Didit menilai kedua pasal tersebut bisa saja meruntuhkan doktrin lex specialis dalam sistem hukum pers yang berlaku. Padahal karya jurnalistik tidak bisa dikriminalisasi karena memuat kepentingan umum. Hal itu dijelaskan dalam keberlakuan Undang-Undang No. 40 Tahun 1999 tentang Pers berikut Kode Etik Jurnalistik yang merupakan mekanisme khusus (lex specialis) dan diutamakan keberlakuan hukumnya (lex suprema) dalam kasus-kasus hukum yang menyangkut pemberitaan atau karya jurnalistik.
"Tanpa perlindungan terhadap kebebasan pers berarti ancaman demokrasi akan semakin nyata. Begitu juga dengan kebebasan sipil, serta hilangnya kontrol publik atas tindakan kesewenang-wenangan. Jadi kami menolak RKUHP ini karena banyak pasal-pasal bermasalah, padahal ini negara demokrasi. Jika disahkan ini demokrasi kita dibungkam atau bahkan mati," terbangnya.
Adapun alasan kedua lembaga tersebut menolak pengesahan RKUHP bermasalah berdasarkan pada sejumlah pasal bermasalah.
Pasal bermasalah temuan LBH Makassar/LBH Indonesia dalam draf RKUHP versi 30 November 2022. Pasal terkait living law atau hukum yang hidup di masyarakat
Aturan ini merampas kedaulatan masyarakat adat, frasa “hukum yang hidup di masyarakat” berpotensi menjadikan hukum adat disalahgunakan untuk kepentingan pihak tertentu.
Selain itu, keberadaan pasal ini dalam RKUHP menjadikan pelaksanaan hukum adat yang sakral bukan lagi pada kewenangan masyarakat adat sendiri melainkan berpindah ke negara: polisi, jaksa, dan hakim.

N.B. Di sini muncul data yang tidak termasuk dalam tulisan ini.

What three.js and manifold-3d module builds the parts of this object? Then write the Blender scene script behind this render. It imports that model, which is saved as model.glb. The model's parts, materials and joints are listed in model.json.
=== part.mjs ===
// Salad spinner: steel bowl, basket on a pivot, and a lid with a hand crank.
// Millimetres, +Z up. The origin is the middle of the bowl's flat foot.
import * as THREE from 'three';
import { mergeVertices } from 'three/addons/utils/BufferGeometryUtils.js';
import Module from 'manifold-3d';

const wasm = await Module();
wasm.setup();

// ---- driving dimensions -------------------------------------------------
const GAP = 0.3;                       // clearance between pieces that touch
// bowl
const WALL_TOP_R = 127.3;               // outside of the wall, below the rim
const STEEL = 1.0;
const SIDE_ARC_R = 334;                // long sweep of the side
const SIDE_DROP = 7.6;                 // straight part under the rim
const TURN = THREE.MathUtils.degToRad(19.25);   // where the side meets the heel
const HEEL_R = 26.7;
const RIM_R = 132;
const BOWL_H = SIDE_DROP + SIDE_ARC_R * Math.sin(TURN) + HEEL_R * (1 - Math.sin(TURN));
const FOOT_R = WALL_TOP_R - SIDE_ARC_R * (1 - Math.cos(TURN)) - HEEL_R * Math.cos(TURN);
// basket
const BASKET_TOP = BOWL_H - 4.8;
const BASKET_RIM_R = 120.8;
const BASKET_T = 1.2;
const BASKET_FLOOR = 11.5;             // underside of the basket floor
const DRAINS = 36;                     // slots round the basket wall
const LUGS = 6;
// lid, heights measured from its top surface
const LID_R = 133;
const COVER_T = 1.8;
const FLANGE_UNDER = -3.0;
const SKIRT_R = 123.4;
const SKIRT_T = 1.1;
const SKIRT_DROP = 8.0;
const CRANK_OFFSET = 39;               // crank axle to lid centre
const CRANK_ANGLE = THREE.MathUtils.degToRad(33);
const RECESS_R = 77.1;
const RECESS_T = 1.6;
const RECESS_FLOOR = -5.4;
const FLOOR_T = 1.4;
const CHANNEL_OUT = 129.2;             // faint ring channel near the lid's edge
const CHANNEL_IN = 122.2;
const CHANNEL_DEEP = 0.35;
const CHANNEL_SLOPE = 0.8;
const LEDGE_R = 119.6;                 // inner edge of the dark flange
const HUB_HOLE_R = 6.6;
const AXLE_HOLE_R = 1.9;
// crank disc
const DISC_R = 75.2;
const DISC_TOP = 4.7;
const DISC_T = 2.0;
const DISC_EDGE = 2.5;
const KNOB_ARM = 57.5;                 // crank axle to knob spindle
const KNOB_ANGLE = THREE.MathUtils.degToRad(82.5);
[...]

Ini menjadikan masyarakat adat kehilangan hak dalam menentukan nasibnya sendiri.
Selain mengancam masyarakat adat, aturan ini juga mengancam perempuan dan kelompok rentan lainnya. Sebagaimana diketahui, saat ini di Indonesia masih ada ratusan Perda diskriminatif terhadap perempuan dan kelompok rentan lainnya.
Kemudian, Pasal terkait pidana mati. Disebutkan banyak negara di dunia telah menghapus pidana mati karena merampas hak hidup manusia sebagai karunia yang tidak bisa dikurangi atau dicabut oleh siapapun, bahkan oleh negara.